Source:  Encounter Festival.  The Christian canoe camp in question.

This was also true of the beach. I would go out skating and exploring and I would inevitably meet someone. All it took was eye contact and I would approach or be approached by a teenage girl. We would exchange numbers or hang out for a few hours. Sometimes we would make out, sometimes more if the girl was adventurous. So along with a “camp girlfriend” I made a “beach girlfriend” most summers as well. This dynamic changed by the later teenage years. The flirting didn’t stop but with the fact that sex was now a real possibility, it wasn’t as innocent. The interactions were more cautious and reserved and with the more sharply divided social cliques of high school it became harder to meet random strangers on the street. I instead tried to meet kindred spirits. There was really only one way to go about that, and that was by hanging out in front of Chat Street. Atlantic Skates was hands down the best skate shop in Ocean City but it wasn’t a hang out spot. If you were a teenage skate punk in the early ’90s the coolest place to hang out was Chat Street. Located on the boardwalk it was a hybrid skate shop and clothing store. Sort of a proto Hot Topic, it catered to the burgeoning alternative scene. It had walls of counter-culture stickers, racks of punk t-shirt, skateboards and CDs. You could probably even get your nose pierced there. I can’t remember for sure but I wouldn’t be surprised. It was all very ’90s. It was successful enough that they eventually opened a second store in Fells Point, Baltimore. The freaks, skate rats and punks would hang out on the boardwalk in front of it. I would just sit down on the wall and meet strangers. I met a future girlfriend there one summer. She was a several years younger but we talked and she gave me a copy of her ‘zine.
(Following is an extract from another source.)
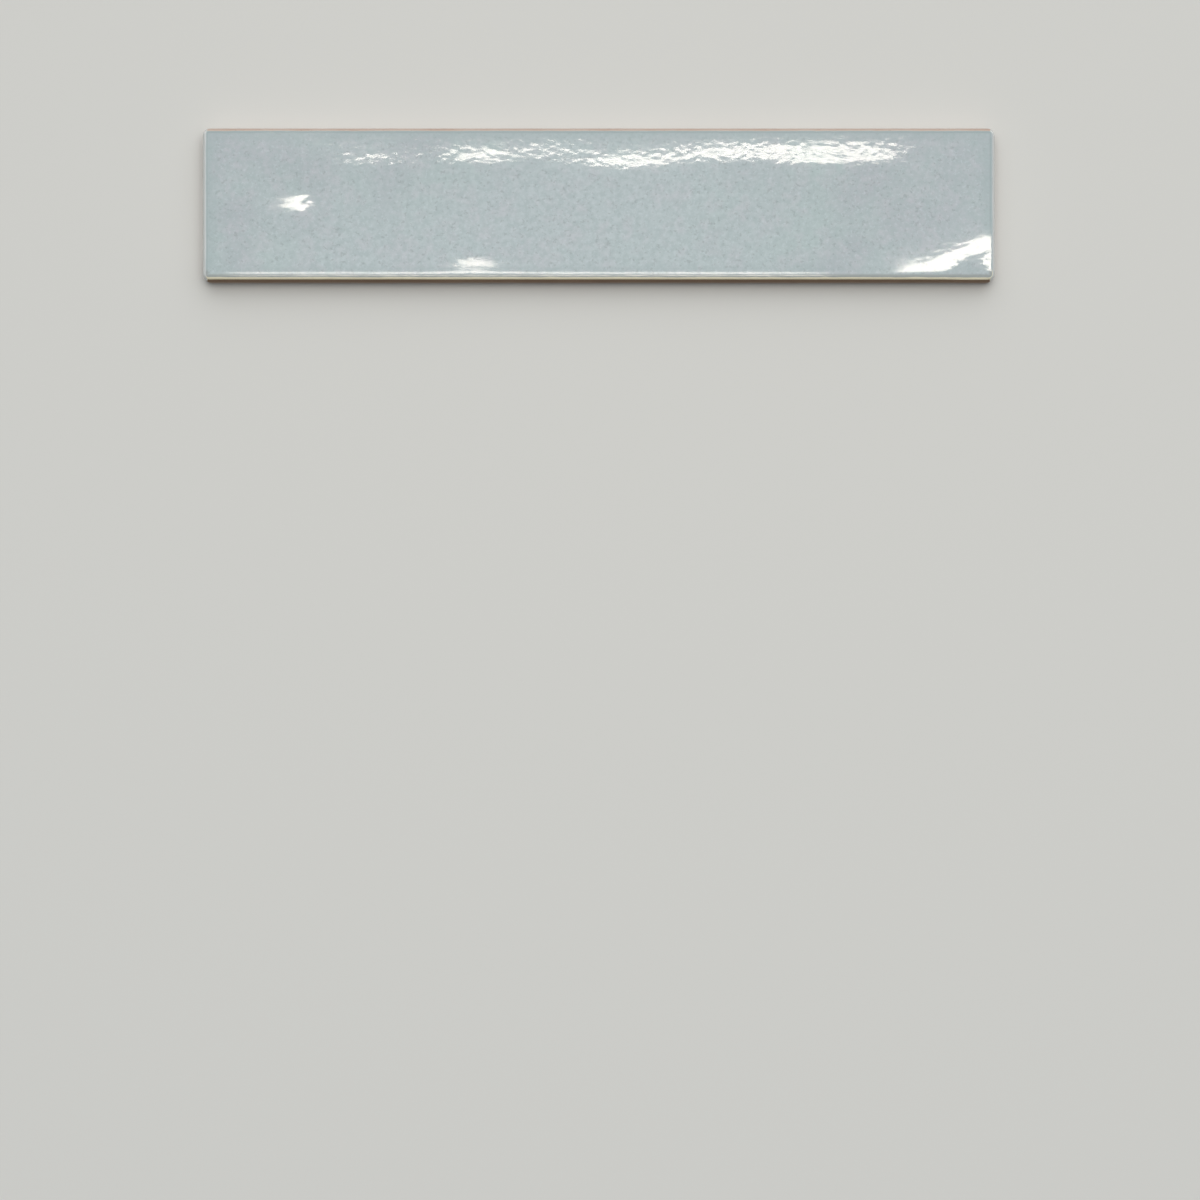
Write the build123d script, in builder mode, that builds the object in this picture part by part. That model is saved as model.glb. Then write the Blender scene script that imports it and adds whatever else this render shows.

We ended up in the same college a few years later. Another summer I met a whole crew of people, guys and girls. We became a temporary group of friends and hung out each night. Some of them were a bit older and not with their families so we scraped up enough money for cases of beer and drank at their place. By the end of high school that is how it was, the beach had become synonymous, not so much with skating or meeting girls, but with “partying”.

 

I didn’t really drink or do any drugs until late in high school. I had been straight edge, not really because of any strong belief but more by default. I had experimented early on but the party culture in my high school was generally jocks, who I hated, or gross hippie stoner kids, who I looked down on with disdain. What changed for me was that my long-term girlfriend dumped me and I used that as an excuse to start drinking. It was a flimsy excuse and I was being melodramatic, but the breakup was actually kind of traumatic. She had switched from her suburban high school to an arts magnet school in the city. I would hang out with her and all her new art school friends, but unbeknownst to me she had already started seeing one of them. He was in a band and he had a devillock. When she broke up with me and I found out, I felt foolish and took it hard. That winter my group of friends went on an organized snowboard trip, which is probably the first time I really “partied”. The minute the lights went off on the bus there was the sound of a million beer cans opening. I am sure we snowboarded but what I mainly remember about that trip is drinking, meeting girls and acting like hoodlums. We had an amazing time.

 

Senior Week was much the same. Senior Week is a tradition among Maryland suburban teenagers. At the end of the school year there is a week where all the graduating seniors go to the beach to party. It is a rite of passage, one of the first times many young people have to spend a week totally unsupervised. As such, it is generally an orgy of underage drinking. Our experience was no different. I went with my close group of friends. We were the only ones supposed to be staying at our condo, but by two or thee days in we had all sorts of other random people sleeping there as well. We went to the beach, the boardwalk and we tried to hook up with random girls but mainly we just drank. I also got stoned for the first time. I had smoked weed a few times prior but not really gotten high. Brian, who had switched from skating to drugs years earlier, smoked me out on the balcony. We smoke a lot and I had a delayed reaction. I wasn’t feeling it until I went off to the bedroom and promptly realized I was in fucking outer space. I scrambled for my Walkman and a tape to listen to but none of my punk rock was in the room. Instead I listened to someones Houses of the Holy tape and let me tell you, that was an experience. I was so high it was one of those “I can see the music, man!” kind of things. What I didn’t do during that trip was skate. I don’t even know if I brought my board. I don’t know if any of us did even though my whole skate crew was there. Much like how I ended my previous post on mini ramps, I was already starting to quit skating and hadn’t even realized it yet.

 

Ocean Bowl, summer of 2014.

Ocean Bowl, summer of 2014.

Just this past summer I skated the newest version of the Ocean Bowl. It now has a pool, a big mini, a vert ramp and large concrete park pit with varying walls. I only spent a couple of hours there but enjoyed it. It’s the type of park that would take some time to really figure out. There are some awkward spots and some dead zones but it’s got a lot of potential. All I really did was carve around, do some ollies, 50-50s and rock ‘n’ rolls. What’s interesting is that it was built in 1998. We are currently in the midst of a huge skate park boom, with vast numbers built in the last five to ten years. 1998 is well ahead of the curve and shows a great deal of forethought and because of that Ocean Bowl is still a major destination for skaters. Most of the guys I met there last summer were not on vacation. They had memberships and had driven in from other parts of the state to skate the park. The footprint is still the same as the old Ocean Bowl, on the corner of an empty block, with ball courts next to it and some fields behind it. As I learned when I interviewed Denny, the original plan was to expand the park in to those fields, which would have been incredible but obviously failed for financial or zoning reasons. Maybe that will happen in a future incarnation as I expect it will be there for decades to come.